Coverage and Energy Consumption Control in Mobile Heterogeneous Wireless Sensor Networks

In this paper, we investigate the coverage and energy consumption control in mobile heterogeneous wireless sensor networks (WSNs). By term heterogeneous, we mean that sensors in the network have various sensing radius, which is an inherent property of many applied WSNs. Two sensor deployment schemes are considered-uniform and Poisson schemes. We study the asymptotic coverage under uniform deployment scheme with i.i.d. and 1-D random walk mobility model, respectively. We propose the equivalent sensing radius (ESR) for both cases and derive the critical ESR correspondingly.
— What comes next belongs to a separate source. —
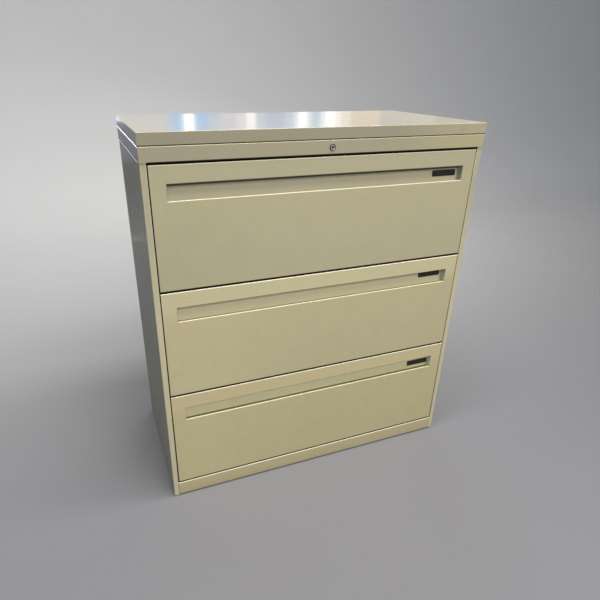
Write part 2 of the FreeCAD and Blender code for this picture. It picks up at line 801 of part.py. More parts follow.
def lock_bar():
    # A strip beside the slides with a hook for each drawer, lifted by the bellcrank.
    bar_pin = crank_pin(-crank_turn / 2)
    slot_left = crank_x + crank_arm * math.cos(math.radians(crank_turn / 2))
    slot_right = crank_x + crank_arm
    top = bar_pin[1] + crank_eye
    outside = bar_inside + bar_plate
    back = bar_front + bar_plate
    bar = block(bar_inside, outside, bar_front, bar_front + bar_width, bar_bottom(), top)
    ear = block(bar_inside - hook_reach, bar_inside, bar_front, back, bar_pin[1] - crank_eye, top)
    pieces = [ear]
    for drawer in drawer_names:
        high = catch_level(drawer) - hook_drop
        low = high - hook_height
        outline = [V(bar_inside, bar_front, low), V(bar_inside - hook_reach, bar_front, low + hook_bevel),
                   V(bar_inside - hook_reach, bar_front, high), V(bar_inside, bar_front, high),
                   V(bar_inside, bar_front, low)]
        pieces.append(Part.Face(Part.makePolygon(outline)).extrude(V(0, bar_plate, 0)))
    slot = obround((slot_left, bar_pin[1]), (slot_right, bar_pin[1]), drive_pin_radius + drive_pin_clearance,
                   bar_front, back)
    return bar.fuse(pieces).removeSplitter().cut(slot)


def bar_guides():
    # Slotted angles on the right side panel, and a plain one that the bar stands on when unlocked.
    start = bar_front - (bar_guide_length - bar_width) / 2
    slot_low = bar_front - guide_clearance
    slot_high = bar_front + bar_width + guide_clearance
    levels = [catch_level(drawer) + bar_guide_rise for drawer in drawer_names]
    guides = []
    for level in levels + [bar_bottom() - stop_gap]:
        path = [(skin_inside, level - bar_guide_leg), (skin_inside, level), (bar_inside - bar_plate, level)]
        guide = folded("front", start, start + bar_guide_length, path, bar_guide_sheet, 0)
        if level in levels:
            guide = guide.cut(block(bar_inside - guide_clearance, bar_inside + bar_plate + guide_clearance,
                                    slot_low, slot_high, level - bar_guide_sheet, level))
        guides.append(guide)
    return guides


os.makedirs("parts", exist_ok=True)

save("top_cap", top_cap())
save("top_stiffeners", *top_stiffeners())
save("top_band", top_band())
save("top_rail", top_rail())
right_panel = side_panel()
save("right_side_panel", right_panel)
save("left_side_panel", mirrored(right_panel))
save("back_panel", back_panel())
save("base_rail", base_rail())
save("bottom_pan", bottom_pan())
save("counterweight", counterweight())
save("levelling_glides", *levelling_glides())
save("glide_brackets", *glide_brackets())
save("slide_uprights", *slide_uprights())
save("outer_slides", *[member for drawer in drawer_names for member in outer_slide(drawer)])

save("lock_housing", *lock_housing())
save("lock_plug", lock_plug())
save("lock_cam", lock_cam())
save("lock_rod", lock_rod())
save("lock_bellcrank", lock_bellcrank())
save("bellcrank_bracket", crank_bracket())
save("rod_guides", *rod_guides())
save("lock_bar", lock_bar())
save("lock_bar_guides", *bar_guides())

for drawer in drawer_names:
    bottom = front_bottoms[drawer]
    save(drawer + "_middle_slides", *middle_slide(drawer))
    save(drawer + "_outer_cages", *outer_cage(drawer))
    save(drawer + "_inner_cages", *inner_cage(drawer))
    save(drawer + "_drawer_front", drawer_front(bottom))
    save(drawer + "_drawer_pull", drawer_pull(bottom))
    save(drawer + "_label_holder", label_holder(drawer, bottom))
    save(drawer + "_drawer_liner", drawer_liner(bottom))
    save(drawer + "_drawer_tray", drawer_tray(bottom))
    save(drawer + "_tray_back", tray_back_panel(bottom))
    save(drawer + "_file_rails", *file_rails(bottom))
    save(drawer + "_inner_slides", *inner_slide(drawer))
    save(drawer + "_drawer_catch", drawer_catch(bottom))
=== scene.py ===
import math

import bmesh
import bpy
from mathutils import Matrix, Vector


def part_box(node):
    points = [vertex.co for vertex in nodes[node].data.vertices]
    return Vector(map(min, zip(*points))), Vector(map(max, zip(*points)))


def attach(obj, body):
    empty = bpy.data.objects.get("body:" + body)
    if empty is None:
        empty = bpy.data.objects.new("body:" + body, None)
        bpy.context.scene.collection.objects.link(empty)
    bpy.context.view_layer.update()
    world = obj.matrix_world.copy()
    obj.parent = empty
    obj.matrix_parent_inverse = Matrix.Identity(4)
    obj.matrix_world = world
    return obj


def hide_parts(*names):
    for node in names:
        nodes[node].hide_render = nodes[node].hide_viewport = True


# Lateral filing cabinet in baked putty enamel. The CAD model is the frame, and all sizes are in metres.

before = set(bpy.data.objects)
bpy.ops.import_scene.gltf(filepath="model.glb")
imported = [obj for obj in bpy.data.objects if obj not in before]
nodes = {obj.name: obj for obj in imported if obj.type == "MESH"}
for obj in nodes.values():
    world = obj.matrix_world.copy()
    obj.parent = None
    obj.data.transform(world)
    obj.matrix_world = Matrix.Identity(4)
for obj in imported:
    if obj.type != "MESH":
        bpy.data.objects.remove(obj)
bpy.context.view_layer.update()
mm = 0.001
drawerNames = ("bottom", "middle", "top")
sides = (-1, 1)
print("frame loaded with", len(nodes), "nodes")


def toLinear(hexColour):
    parts = [int(hexColour[i:i + 2], 16) / 255 for i in (1, 3, 5)]
    return [p / 12.92 if p <= 0.04045 else ((p + 0.055) / 1.055) ** 2.4 for p in parts] + [1.0]


def addNode(tree, kind, inputs, **settings):
    node = tree.nodes.new("ShaderNode" + kind)
    for name, value in settings.items():
        setattr(node, name, value)
    for socket, value in inputs.items():
        if isinstance(value, bpy.types.NodeSocket):
            tree.links.new(value, node.inputs[socket])
        else:
            node.inputs[socket].default_value = value
    return node


def newMaterial(name):
    material = bpy.data.materials.new(name)
    material.use_nodes = True
    tree = material.node_tree
    tree.nodes.clear()
    return material, tree


def finishMaterial(tree, shader):
    addNode(tree, "OutputMaterial", {"Surface": shader.outputs[0]})


def mapSpan(tree, value, span, low=0.0, high=1.0, **settings):
    inputs = {"Value": value, "From Min": span[0], "From Max": span[1], "To Min": low, "To Max": high}
    return addNode(tree, "MapRange", inputs, **settings).outputs[0]


def combine(tree, operation, first, second):
    return addNode(tree, "Math", {0: first, 1: second}, operation=operation).outputs[0]


def mixColours(tree, share, first, second, blend="MIX"):
    first, second = (toLinear(tone) if isinstance(tone, str) else tone for tone in (first, second))
    inputs = {0: share, 6: first, 7: second}
    return addNode(tree, "Mix", inputs, data_type="RGBA", blend_type=blend).outputs[2]


def addNoise(tree, place, size, detail, **more):
    inputs = {"Vector": place, "Scale": 1 / size, "Detail": detail, **more}
    return addNode(tree, "TexNoise", inputs).outputs["Fac"]


# A noise pattern lies mostly between these two values.
noiseSpan = (0.3, 0.7)
# A face counts as turned one way by the share of its normal along an axis: from not at all, to fully.
turned = {"ahead": (-0.05, -0.3), "under": (-0.1, -0.35), "upward": (0.15, 0.45), "leftward": (-0.5, -0.9),
          "leftBend": (-0.03, -0.12), "topBend": (0.05, 0.15)}

# Baked enamel: alkyd paint sprayed on cold-rolled steel and stoved. It flows out almost flat, so it mirrors
# softly with a slight orange peel, and the sheet under it waves a little, which bends long reflections.
enamelLook = {
    "colour": "#b0aa8f", "worn": "#a7a187", "dust": "#8f8a74",
    "roughness": 0.24, "roughnessSpread": 0.04, "ior": 1.5,
    "peelSize": 4.0 * mm,     # real peel is about 1.5 mm, drawn coarser so that it shows
    "peelDepth": 0.003 * mm,
    "waveSize": 210 * mm,     # oil-canning of 1 mm sheet between its bends
    "waveDepth": 0.35 * mm,
    "blotchSize": 260 * mm, "blotchSpan": (0.35, 0.7), "blotchDepth": 0.45,
    "speckSize": 1.2 * mm, "speckLevels": (0.975, 1.02),
    "grimeSize": 35 * mm, "dustSpan": (0.48, 0.75), "dusting": 0.10,
    # painted shade in seams and gaps, and under edges that face down and forward
    "creviceShade": "#14110c", "seamReach": 14 * mm, "seamSpan": (0.3, 0.85), "seamDepth": 1.0, "seamSamples": 6,
    "underDepth": 0.95,
    "toeHeights": (2 * mm, 55 * mm), "toeDepth": 0.55,
    # painted highlight on bends that face up and forward: its colour and depth
    "paintedHighlight": "#ded6b0", "highlightDepth": 0.85,
}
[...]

Our results show that the network performance largely depends on ESR. By controlling ESR, we can always promise the network achieve full coverage, regardless of the total number of sensors or the sensing radius of a single senor under random mobility patterns, which is a much easier and more general way to operate coverage control. Meanwhile, we can operate a tradeoff control between coverage performance and energy consumption by adjusting ESR. We demonstrate that 1-D random walk mobility can decrease the sensing energy consumption under certain delay tolerance, though requires larger ESR. Also, we characterize the role of heterogeneity in coverage and energy performance of WSNs under these two mobility models, and present the discrepancy of the impact of heterogeneity under different models. Under the Poisson deployment scheme, we investigate dynamic k-coverage of WSNs with 2-D random walk mobility model. We present the relation between network coverage and the sensing range, which indicates how coverage varies according to sensing capability. Both k -coverage at an instant and over a time interval are explored and we derive the expectation of fraction of the whole operational region that is k-covered, which also identifies the coverage improvement brought by mobility.